Fábio Cirilo, gerente global de sustentabilidade e energia da Votorantim Cimentos, diz que o mercado de carbono é fundamental para fazer com que o cliente brasileiro aceite pagar mais por um produto com menor pegada de carbono.
“A empresa que for mais eficiente, consumindo menos combustível e gerando menos emissão, vai ser a mais competitiva, mas fazer isso voluntariamente tem um custo muito alto”, afirma. “Na Espanha, por exemplo, onde já há mercado de carbono, faz mais sentido pagar mais caro pela biomassa, porque o carbono compensa, então eu vou deixar de pagar 80 euros pelo carbono, o que faz muita diferença.”
O CAMINHO DO AÇAÍ
As toneladas de caroço de açaí adquiridas pela Verdera, braço de destinação de resíduos da fabricante de cimento, e outras empresas que operam na região vêm de empresários locais responsáveis por coletar o caroço em processadoras da fruta e secá-los a partir de processos físicos.

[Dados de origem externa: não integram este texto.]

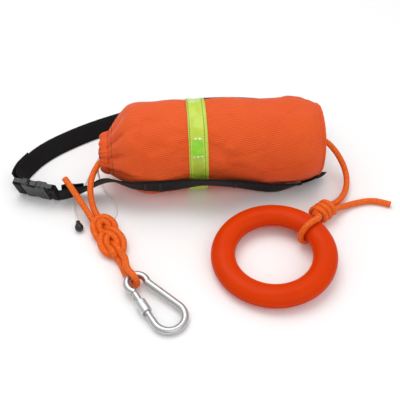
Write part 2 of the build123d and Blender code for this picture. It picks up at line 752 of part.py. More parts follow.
def main():
    save("bag_body", bag_body())
    save("mouth_hem", mouth_hem())
    save("reflective_band", reflective_band())
    save("base_panel", base_panel())
    save("base_binding", base_binding())
    save("base_grommet", base_grommet())
    save("grommet_washer", grommet_washer())
    save("base_foam_disc", base_foam_disc())
    save("base_stopper_knot", base_stopper_knot())
    save("stuffed_rope", stuffed_rope())
    save("mouth_rope", cord("mouth_rope", MOUTH_ROPE, ROPE_D))
    save("mouth_rope_tail", cord("mouth_rope_tail", MOUTH_TAIL, ROPE_D))
    save("base_rope", cord("base_rope", BASE_ROPE, ROPE_D))
    save("ring_rope_tail", cord("ring_rope_tail", RING_TAIL, ROPE_D))
    save("ring_loop", cord("ring_loop", RING_LOOP, ROPE_D))
    save("drawcord_left", cord("drawcord_left", DRAWCORD_LEFT, DRAWCORD_D))
    save("drawcord_right", cord("drawcord_right", DRAWCORD_RIGHT, DRAWCORD_D))
    save("figure_eight_knot", figure_eight_knot())
    save("ring_knot", ring_knot())
    save("belt_rear_strand", strap(REAR_BELT))
    save("belt_front_strap", strap(FRONT_BELT))
    save("belt_left_strand", strap(LEFT_BELT))
    save("belt_tail", strap(BELT_TAIL))
    save("belt_bar_tacks", belt_bar_tacks())
    save("buckle_female", BUCKLE_PLACE * buckle_female())
    save("buckle_male", BUCKLE_PLACE * buckle_male())
    save("buckle_prong_upper", BUCKLE_PLACE * buckle_prong(1))
    save("buckle_prong_lower", BUCKLE_PLACE * buckle_prong(-1))
    save("belt_ladder_loop", BUCKLE_PLACE * webbing_loop(-2.2, 9.4, 4.6))
    save("belt_male_loop", belt_male_loop())
    save("drawcord_in_hem", drawcord_in_hem())
    save("cord_end_left", cord_end(*LEFT_END))
    save("cord_end_right", cord_end(*RIGHT_END))
    save("cord_lock_body", cord_lock_body())
    save("cord_lock_plunger", cord_lock_plunger())
    save("cord_lock_spring", cord_lock_spring())
    save("carabiner_body", CARABINER_PLACE * carabiner_body())
    save("carabiner_gate", CARABINER_PLACE * carabiner_gate())
    save("gate_hinge_pin", CARABINER_PLACE * gate_hinge_pin())
    save("screw_sleeve", CARABINER_PLACE * screw_sleeve())
    save("gate_plunger", CARABINER_PLACE * gate_plunger())
    save("gate_spring", CARABINER_PLACE * gate_spring())
    save("float_ring", float_ring())
    save("carabiner_bight", cord("carabiner_bight", CARABINER_BIGHT, ROPE_D))


main()
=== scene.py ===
import math

import bmesh
import bpy
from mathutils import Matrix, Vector, noise


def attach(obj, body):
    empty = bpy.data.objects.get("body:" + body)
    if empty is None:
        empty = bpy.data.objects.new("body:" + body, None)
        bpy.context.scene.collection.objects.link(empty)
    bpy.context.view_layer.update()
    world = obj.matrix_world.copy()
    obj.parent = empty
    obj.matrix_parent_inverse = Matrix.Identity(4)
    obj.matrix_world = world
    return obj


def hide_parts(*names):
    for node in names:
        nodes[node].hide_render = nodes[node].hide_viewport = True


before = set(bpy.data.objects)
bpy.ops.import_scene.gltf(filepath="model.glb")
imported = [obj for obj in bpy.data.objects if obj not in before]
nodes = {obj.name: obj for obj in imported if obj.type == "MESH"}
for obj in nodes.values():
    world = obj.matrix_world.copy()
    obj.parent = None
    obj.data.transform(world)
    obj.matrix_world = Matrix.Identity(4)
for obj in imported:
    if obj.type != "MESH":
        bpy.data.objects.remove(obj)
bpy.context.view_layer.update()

MM = 0.001
scene = bpy.context.scene
scene.view_settings.view_transform = "Standard"

# ---------------------------------------------------------------- sizes, in millimetres
AXIS_Z = 53.0              # height of the bag's axis
HEM_X = -126.0             # where the hem starts
BAG_END = 137.0
GIRTH = 350.0              # the cloth's way round the bag, as its UVs count it
AROUND = 168               # points round the bag
BAND_X, BAND_WIDTH = -17.5, 23.0
HEM_STITCH_X = -121.0
ROPE_D = 7.6
ROPE_REST = 3.9            # lowest height of the rope's middle
DRAWCORD_D = 2.8
WEB_WIDTH, WEB_THICK = 25.0, 1.5
RING_R = 57.8              # from the float ring's middle to the middle of its tube
RING_ACROSS, RING_UP = 14.0, 11.2
RING_LIFT = 4.2            # how far its middle lies above where it would lie flat
RING_GAP = 0.15            # between its lowest side and the floor
RING_AT = Vector((61.6, -155.2, RING_UP + RING_GAP + RING_LIFT))
RING_RAISED_SIDE = math.radians(36.0)

# ---------------------------------------------------------------- camera
EYE_AT = Vector((-54.8, -616.9, 559.7)) * MM
LOOK_AT = Vector((-14.9, -46.7, 0.0)) * MM

cam_data = bpy.data.cameras.new("camera")
cam_data.angle = math.radians(35.2)
camera = bpy.data.objects.new("camera", cam_data)
camera.location = EYE_AT
camera.rotation_euler = (LOOK_AT - EYE_AT).to_track_quat("-Z", "Y").to_euler()
scene.collection.objects.link(camera)
scene.camera = camera


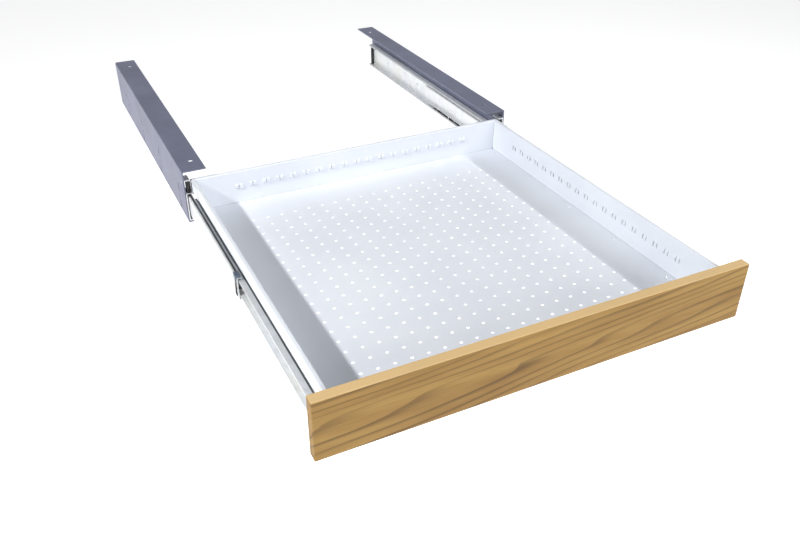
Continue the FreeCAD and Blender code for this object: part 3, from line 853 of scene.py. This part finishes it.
@dataclass
class ReleaseCatch:
    """The stamped release lever with its grip and rivet, and the cast clip above it."""

    side: Side
    eye: float = 3.6            # radius of the lever's eye
    stamped_edge: float = 0.25
    thickness: float = 1.3
    shoulder: float = 0.28      # sine of the angle at which the eye turns into the arm
    foot: tuple[float, float] = (-1.2, 3.2)     # where the arm ends, before and behind the pivot
    tongue: tuple[float, float] = (-0.8, 1.6)
    tongue_tall: float = 3.0
    tongue_up: float = 5.0      # middle of the tongue above the lever's foot
    pad_edge: float = 0.55
    pin: float = 1.5            # radius of the rivet's pin
    head: float = 0.3           # rise of the rivet's domed head
    clip_edge: float = 0.4
    clip_end: float = 0.3       # easing of the casting's two ends
    plate: float = 1.45         # thickness of the casting's upright plate
    arm: float = 4.38           # height of its arm

    def inwards(self, points: np.ndarray, web: float) -> np.ndarray:
        """Turns (along Y, up Z, inwards) points into the frame.

        Args:
            points: rings whose third number is the distance inwards from the web side.
            web: X of the web side, in metres.

        Returns:
            The same rings in the frame, in metres.
        """
        x = web - self.side.value * points[..., 2]
        return np.stack([x, points[..., 0], points[..., 1]], axis=-1)

    def build(self) -> None:
        """Builds lever, tongue, grip, rivet and clip."""
        self.build_lever()
        self.build_grip()
        self.build_rivet()
        self.build_clip()

    def outer(self, low: np.ndarray, high: np.ndarray) -> float:
        """Finds the face that looks at the bracket.

        Args:
            low: lowest corner of a node, in metres.
            high: its highest corner.

        Returns:
            X of the face.
        """
        return float(low[0] if self.side is Side.LEFT else high[0])

    def build_lever(self) -> None:
        """Outline: an arc round the eye, then two straight edges that run to the foot."""
        node = self.side.node("release_lever")
        low, high = corners(node)
        web = self.outer(low, high)
        y, z = (low[1] + high[1]) / 2, high[2] - self.eye * MM
        start = math.asin(self.shoulder)
        arc = np.linspace(-start, math.pi + start, 33)
        head = np.stack([y + self.eye * MM * np.cos(arc), z + self.eye * MM * np.sin(arc)], axis=1)
        foot = np.array([[y + self.foot[0] * MM, low[2]], [y + self.foot[1] * MM, low[2]]])
        t = np.linspace(0.0, 1.0, 9)[1:-1, None]
        sides = [head[-1] + (foot[0] - head[-1]) * t, head[0] + (foot[1] - head[0]) * t[::-1]]
        outline = np.concatenate([head, sides[0], foot, sides[1]])
        blade = eased_plate(outline, 0.0, self.thickness * MM, self.stamped_edge * MM)
        Piece(self.side.node("lever_blade"), [self.inwards(blade, web)], FINISHES.lever_steel,
              self.side.node("lever"), "zinc_steel", (node,)).build()
        reach = (high[0] - low[0]) - self.thickness * MM / 2
        size = np.array([reach, (self.tongue[1] - self.tongue[0]) * MM, self.tongue_tall * MM])
        place = np.array([web - self.side.value * (self.thickness * MM / 2 + reach / 2),
                          y + sum(self.tongue) / 2 * MM, low[2] + self.tongue_up * MM])
        Piece(self.side.node("lever_tongue"), [moulded_block(size, self.stamped_edge * MM) + place],
              FINISHES.lever_steel, self.side.node("lever"), "zinc_steel").build()

    def build_grip(self) -> None:
        """A thin moulded pad with grooves across it for a fingertip."""
        node = self.side.node("lever_grip")
        low, high = corners(node)
        pad = moulded_block(high - low, self.pad_edge * MM, swell=0.12, ribs=4, rib_depth=0.25,
                            spans=40)
        Piece(self.side.node("grip_pad"), [pad + (low + high) / 2], FINISHES.grip,
              self.side.node("lever"),
              "grip_plastic", (node,), sharp=60.0).build()

    def build_rivet(self) -> None:
        """A domed head on a pin, spun about the pivot."""
        node = self.side.node("lever_rivet")
        low, high = corners(node)
        web = self.outer(low, high)
        depth, radius = float(high[0] - low[0]), float(high[1] - low[1]) / 2
        dome = np.linspace(0.0, math.pi / 2, 7)
        head = np.stack([radius * np.sin(dome), self.head * MM * (1 - np.cos(dome))], axis=1)
        neck, wide = (self.head + 0.03) * MM, self.pin * MM
        pin = np.array([[radius * 0.98, neck], [wide, neck], [wide, depth - 0.1 * MM],
                        [wide - 0.1 * MM, depth], [0.0, depth]])
        rings = turned(np.concatenate([head, pin]))
        middle = (low + high) / 2
        Piece(self.side.node("pivot_rivet"),
              [self.inwards(rings + [middle[1], middle[2], 0.0], web)],
              FINISHES.zinc_fastener, self.side.node("middle"), "zinc_screw", (node,)).build()

    def build_clip(self) -> None:
        """An angled casting: its section is a hook, carried along the slide with eased ends."""
        node = self.side.node("end_clip")
        low, high = corners(node)
        deep, tall = float(high[0] - low[0]), float(high[2] - low[2])
        plate, arm = self.plate * MM, self.arm * MM
        hook = np.array([[0, 0], [plate, 0], [plate, tall - arm], [deep, tall - arm], [deep, tall],
                         [0, tall]])
        section = soft_corners(hook, self.clip_edge * MM)
        rings = eased_plate(section, float(low[1]), float(high[1]), self.clip_end * MM)
        placed = np.stack([rings[..., 2], rings[..., 1] + low[2], rings[..., 0]], axis=-1)
        Piece(self.side.node("cast_clip"), [self.inwards(placed, self.outer(low, high))],
              FINISHES.zinc_cast,
              self.side.node("middle"), "cast_zinc", (node,)).build()


@dataclass
class Bracket:
    """The folded hanger with its buffer tab, rivet and closing buffer."""

    side: Side
    buffer_radius: float = 1.0
    pin: float = 2.0            # radius of the tab rivet's pin
    head: float = 1.1           # rise of its domed head

    def dress(self) -> None:
        """Coats the hanger and plates the tab."""
        dress(self.side.node("bracket"), FINISHES.dark_coat)
        dress(self.side.node("buffer_tab"), FINISHES.zinc_strip)

    def build(self) -> None:
        """Moulds the closing buffer and forms the tab's rivet."""
        node = self.side.node("closing_buffer")
        low, high = corners(node)
        block = moulded_block(high - low, self.buffer_radius * MM, swell=0.04)
        Piece(self.side.node("closing_pad"), [block + (low + high) / 2], FINISHES.rubber,
              "bench_side",
              "black_rubber", (node,)).build()
        node = self.side.node("tab_rivet")
        low, high = corners(node)
        depth, radius = float(high[0] - low[0]), float(high[1] - low[1]) / 2
        dome = np.linspace(0.0, math.pi / 2, 9)[1:]
        wide, neck = self.pin * MM, depth - self.head * MM
        pin = np.array([[0.0, 0.0], [wide, 0.0], [wide, neck], [radius, neck]])
        head = np.stack([radius * np.cos(dome), neck + self.head * MM * np.sin(dome)], axis=1)
        rings = turned(np.concatenate([pin, head]))
        web = float(low[0] if self.side is Side.LEFT else high[0])
        middle = (low + high) / 2
        placed = np.stack([web - self.side.value * rings[..., 2], rings[..., 0] + middle[1],
                           rings[..., 1] + middle[2]], axis=-1)
        Piece(self.side.node("domed_rivet"), [placed], FINISHES.zinc_fastener, "bench_side",
              "zinc_screw",
              (node,)).build()


# ---------------------------------------------------------------- studio
@dataclass
class Lamp:
    """One soft light, aimed at the drawer. Metres."""

    name: str
    place: tuple[float, float, float]
    size: float
    power: float
    colour: str = "#ffffff"


@dataclass
class Studio:
    """Pale floor, soft lights and the camera. Metres."""

    floor_z: float = -0.85
    floor_half: float = 14.0
    aim: tuple[float, float, float] = (0.0, -0.6, -0.06)
    horizon: float = 0.7        # strength of the air up to about 7 degrees
    zenith: float = 0.1         # and from about 19 degrees up
    dusk: tuple[float, float] = (0.12, 0.32)    # sines of those two heights
    eye: tuple[float, float, float] = (-0.5423, -1.5949, 0.6102)
    ahead: tuple[float, float, float] = (0.373, 0.7554, -0.5387)
    across: tuple[float, float, float] = (0.8973, -0.4415, 0.0022)
    lens: float = 36.89
    lamps: list[Lamp] = field(default_factory=lambda: [
        Lamp("left_softbox", (-2.6, -0.95, 1.95), 0.16, 84.0),
        Lamp("right_softbox", (2.6, -0.75, 1.95), 0.16, 42.0),
        Lamp("front_softbox", (0.5, -3.6, 1.15), 1.6, 54.0, "#fdfdff"),
    ])

    def build(self) -> None:
        """Lays the floor, hangs the lights and sets the camera."""
        half, z = self.floor_half, self.floor_z
        mesh = bpy.data.meshes.new("studio_floor")
        mesh.from_pydata([(-half, -half, z), (half, -half, z), (half, half, z), (-half, half, z)],
                         [], [(0, 1, 2, 3)])
        mesh.materials.append(StudioPaper("seamless_white_paper").material())
        floor = bpy.data.objects.new("studio_floor", mesh)
        bpy.context.scene.collection.objects.link(floor)
        world = bpy.data.worlds.new("studio_air")
        bpy.context.scene.world = world
        world.use_nodes = True
        world.node_tree.nodes.clear()
        ahead = add(world.node_tree, "ShaderNodeTexCoord").outputs["Generated"]
        up = add(world.node_tree, "ShaderNodeSeparateXYZ", {0: ahead}).outputs["Z"]
        level = spread(world.node_tree, up, self.dusk, (self.horizon, self.zenith), smooth=True)
        air = add(world.node_tree, "ShaderNodeBackground",
                  {"Color": srgb("#f7f9ff"), "Strength": level})
        add(world.node_tree, "ShaderNodeOutputWorld", {"Surface": air.outputs[0]})
        for lamp in self.lamps:
            data = bpy.data.lights.new(lamp.name, "AREA")
            data.shape, data.size, data.energy = "DISK", lamp.size, lamp.power
            data.color = srgb(lamp.colour)[:3]
            hung = bpy.data.objects.new(lamp.name, data)
            hung.location = lamp.place
            towards = Vector(self.aim) - Vector(lamp.place)
            hung.rotation_euler = towards.to_track_quat("-Z", "Y").to_euler()
            bpy.context.scene.collection.objects.link(hung)
        ahead = Vector(self.ahead).normalized()
        across = Vector(self.across)
        across = (across - ahead * across.dot(ahead)).normalized()
        turn = Matrix((across, across.cross(ahead), -ahead)).transposed()
        data = bpy.data.cameras.new("studio_camera")
        data.lens, data.sensor_width = self.lens, 36.0
        data.clip_start, data.clip_end = 0.02, 60.0
        camera = bpy.data.objects.new("studio_camera", data)
        camera.matrix_world = Matrix.Translation(self.eye) @ turn.to_4x4()
        bpy.context.scene.collection.objects.link(camera)
        bpy.context.scene.camera = camera
        bpy.context.scene.view_settings.view_transform = "Standard"
        LOG.info("studio: %d lights", len(self.lamps))


def main() -> None:
    """Builds and dresses every sub-assembly, then the studio."""
    logging.basicConfig(level=logging.INFO, format="%(message)s")
    Tray().dress()
    WoodenFront().dress()
    for side in Side:
        slide = Slide(side)
        slide.dress()
        slide.build()
        ReleaseCatch(side).build()
        bracket = Bracket(side)
        bracket.dress()
        bracket.build()
    Studio().build()


if __name__ == "__main__":
    main()
    bpy.context.view_layer.update()
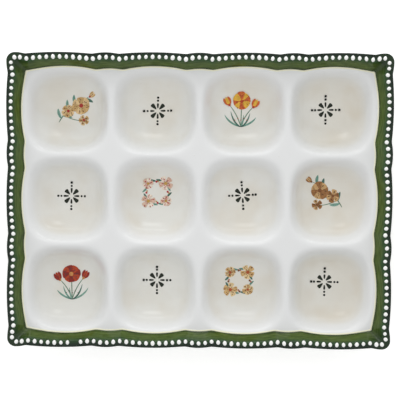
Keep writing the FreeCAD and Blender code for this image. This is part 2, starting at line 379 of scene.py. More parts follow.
def new_material(name):
    """A material whose nodes are still to be made."""
    material = bpy.data.materials.new(name)
    material.use_nodes = True
    material.node_tree.nodes.clear()
    return material


def per_mm(size):
    """A pattern's scale on Object coordinates, which are in metres, from its size in mm."""
    return 1 / (size * MM)


def noise(material, place, size, detail):
    """Soft noise, whose patches are about as many millimetres across as the size."""
    return add_node(material, "ShaderNodeTexNoise", {
        "Vector": place, "Scale": per_mm(size), "Detail": detail})


def mix(material, share, first, second, blend_type="MIX"):
    """The first colour where the share is 0, and the second laid over it where it is 1."""
    return add_node(material, "ShaderNodeMix", {
        "Factor_Float": share, "A_Color": first, "B_Color": second},
        data_type="RGBA", blend_type=blend_type)


def remap(material, value, span, new_span, curve="LINEAR"):
    """A value that runs over its new span while it runs over its old one, and stays within it."""
    return add_node(material, "ShaderNodeMapRange", {
        "Value": value, "From Min": span[0], "From Max": span[1],
        "To Min": new_span[0], "To Max": new_span[1]}, interpolation_type=curve)


def calculate(material, operation, first, second):
    """Two values added, multiplied or divided."""
    return add_node(material, "ShaderNodeMath", {"Value": first, "Value_001": second},
                    operation=operation)


def with_surface(material, inputs):
    """The material again, once its nodes end in a surface with these inputs."""
    shader = add_node(material, "ShaderNodeBsdfPrincipled", inputs)
    add_node(material, "ShaderNodeOutputMaterial", {"Surface": shader})
    return material


def white_glaze():
    """Tin-white gloss glaze, dipped and fired. Painted shade makes it creamy and darker in patches
    deep in the wells, more so towards the right end, and painted light makes it cooler on the crests.
    It has a few pale brown specks, a slow ripple and a fine peel."""
    glaze = new_material("white_tin_glaze")
    place = add_node(glaze, "ShaderNodeTexCoord", output="Object")
    height = add_node(glaze, "ShaderNodeSeparateXYZ", {"Vector": place}, output="Z")
    # Painted light and shade by height: 0 on the wells' floors, rising to 1 on the deck and crests.
    lit_height_share = remap(glaze, height, (WELL_FLOOR * MM, DECK_TOP * MM), (0.0, 1.0), "SMOOTHSTEP")
    cloud = add_node(glaze, "ShaderNodeTexNoise", {
        "Vector": place, "Scale": per_mm(38), "Detail": 3.0, "Roughness": 0.55})
    tone = calculate(glaze, "MULTIPLY", cloud, 0.30)
    # Painted cool light over the crests, mixed with random patches of tone.
    cool_light_and_tone = calculate(glaze, "ADD", lit_height_share, tone)
    cool_lit_colour = mix(glaze, cool_light_and_tone, linear("#E8E7E0"), linear("#E6E7E7"))
    drift = noise(glaze, place, 27, 2.0)
    warm = remap(glaze, drift, (0.42, 0.68), (0.0, 0.4))
    # Painted shade: darker and creamier towards the right end, the side away from the light on the left.
    far_right = add_node(glaze, "ShaderNodeSeparateXYZ", {"Vector": place}, output="X")
    painted_right_shade = remap(glaze, far_right, (0.45 * HALF_LENGTH * MM, 0.85 * HALF_LENGTH * MM),
                    (0.0, 0.4), "SMOOTHSTEP")
    tone_and_right_shade = calculate(glaze, "ADD", warm, painted_right_shade)
    # Painted shade: full deep in the wells, none up on the crests.
    thick = remap(glaze, lit_height_share, (0.1, 0.6), (1.0, 0.0))
    # Random cream patches and the right end's painted shade, shown only where the wells hold painted
    # shade.
    cream_tone_and_shade = calculate(glaze, "MULTIPLY", tone_and_right_shade, thick)
    colour = mix(glaze, cream_tone_and_shade, cool_lit_colour, linear("#D9CFBC"))
    specks = add_node(glaze, "ShaderNodeTexVoronoi", {"Vector": place, "Scale": per_mm(9)},
                      output="Distance")
    speck = remap(glaze, specks, (0.018, 0.04), (0.35, 0.0))
    specked = mix(glaze, speck, colour, linear("#B9A98E"))
    peel = noise(glaze, place, 1.6, 2.0)
    ripple = noise(glaze, place, 14, 1.0)
    ripple_bump = add_node(glaze, "ShaderNodeBump", {"Height": ripple, "Strength": 0.25,
                                                     "Distance": 0.5 * MM})
    bump = add_node(glaze, "ShaderNodeBump", {"Height": peel, "Strength": 0.12, "Distance": 0.05 * MM,
                                              "Normal": ripple_bump})
    gloss = remap(glaze, cloud, (0.3, 0.7), (0.10, 0.19))
    return with_surface(glaze, {
        "Base Color": specked, "Roughness": gloss, "IOR": 1.52, "Normal": bump})


WHITE_GLAZE = white_glaze()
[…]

A empresa PHS da Mata, por exemplo, coleta todo ano cerca de 80 mil toneladas de caroço de mais de 50 processadores de açaí, que, por sua vez, compram de cooperativas locais. Esse material é então disposto em pilhas em galpões na cidade de Ananindeua e armazenado por até 3 meses para garantir a redução de sua umidade -de 50% para 35%.
A PHS fatura cerca de R$ 3 milhões por mês, sendo que metade vem do caroço do açaí; a outra metade vem do transporte de outros materiais, como minerais extraídos na região. De acordo com o proprietário da empresa, Pedro da Mata, cada tonelada de caroço é vendida por R$ 180.
No ano passado, a empresa também exportou parte de sua coleta para Portugal e, em outubro, exportará para a Espanha. As indústrias de ambos os países operam sob o guarda-chuva do mercado de carbono europeu.